ノロウイルスによる食中毒を防ぐためには、
調理場にウイルスを持ち込まないことが重要です。
- 丁寧な手洗いや日々の健康管理を心がける。
- 腹痛や下痢などの症状があるときは、
- 食品を直接取り扱う作業をしない。

(2)ノロウイルスを「つけない」
食品や食器、調理器具などにノロウイルスを付けないように、
素手で調理済食品に触れない
使い捨て手袋を着用する
衛生的な作業着を着用する
調理などの作業をする前などの「手洗い」の徹底。
手を洗うタイミング
トイレに行った後、
調理施設に入る前、
料理の盛り付けの前、
次の調理作業に入る前、
手袋を着用する前 など
手洗いのポイント
- 指輪や時計などを外し、石けんを使って、指先や爪の間、指と指の間、親指の周り、
- 手首、手の甲など汚れの残りやすいところもしっかりと洗いましょう
- 手を洗った後は、ペーパータオルなどでしっかりと水分をふき取ります
- 手を拭くタオルは共有してはいけません

(3)ノロウイルスを「やっつける」
十分に加熱されていない食品を避ける
食品に付着したノロウイルスを死滅させるためには、
中心温度85℃から90℃、90秒以上の加熱
が必要です。

食器などの調理器具は、洗剤などで十分に洗浄した後に、
熱湯(85℃以上)で1分以上加熱するか、塩素消毒液※(塩素濃度200ppm)に浸して消毒します。

※塩素消毒液は、次亜塩素酸ナトリウムを水で薄める等でつくることができます。
家庭用の次亜塩素酸ナトリウムを含む塩素系漂白剤でも代用できます。
高温の乾燥機使用などを行うと、より殺菌効果が高まる。

(4)ノロウイルスを「ひろげない」
食器や環境などの消毒を徹底すること、
ノロウイルスが身近で発生したときには、ノロウイルスの感染を広げないために
また、おう吐物などの処理の際に二次感染しないように
他のものと分けて洗浄・消毒することが重要です。

手すり、

ドアノブ、

水道の蛇口、

ベッド回り

など直接手で触れる場所を
塩素消毒液などで消毒する

(塩素消毒液は金属腐食性があるため、
ドアノブは消毒後、薬剤を拭きとる。
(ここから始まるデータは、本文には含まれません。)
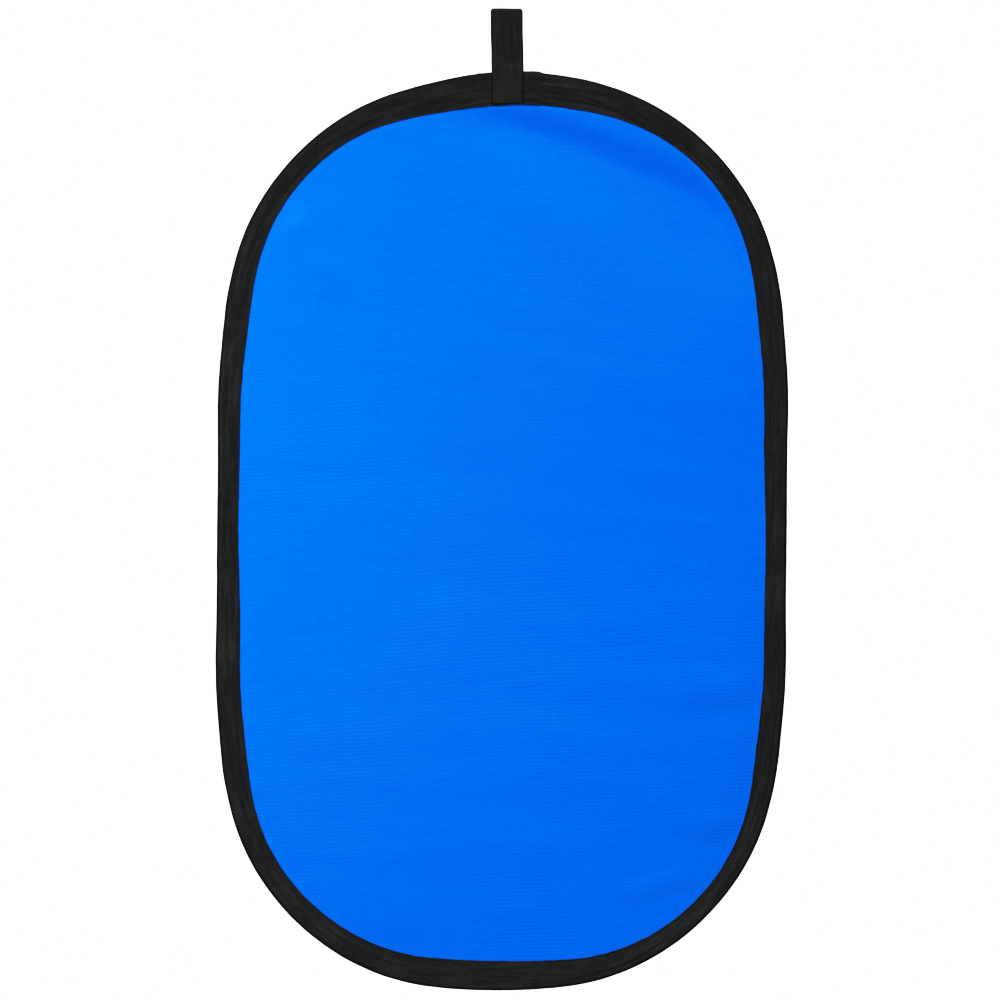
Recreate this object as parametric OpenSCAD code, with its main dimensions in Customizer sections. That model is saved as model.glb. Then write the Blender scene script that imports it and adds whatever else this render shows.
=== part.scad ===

)。
カーテンや衣類を洗濯するときは


洗剤を入れた水の中で静かにもみ洗いし、十分すすぐ。
患者のおう吐物やおむつを処理するときは、
- 使い捨てのマスクやガウン、手袋などを着用する。

- ペーパータオル(市販される凝固剤等を使用することも可能)
- などでおう吐物等を乾燥する前に除去する。

- その後、おう吐物の付着していた場所を、浸すように塩素消毒液でふき取る。

- ふき取ったおう吐物や手袋などはビニール袋に密閉して廃棄する
- (できればビニール袋の中で1000ppmの塩素消毒液に浸す。)

- 換気は屋内への拡散防止のため、おう吐物処理が終わってから
- 空気の流れに注意して行う。

- 終わったら丁寧に手を洗う。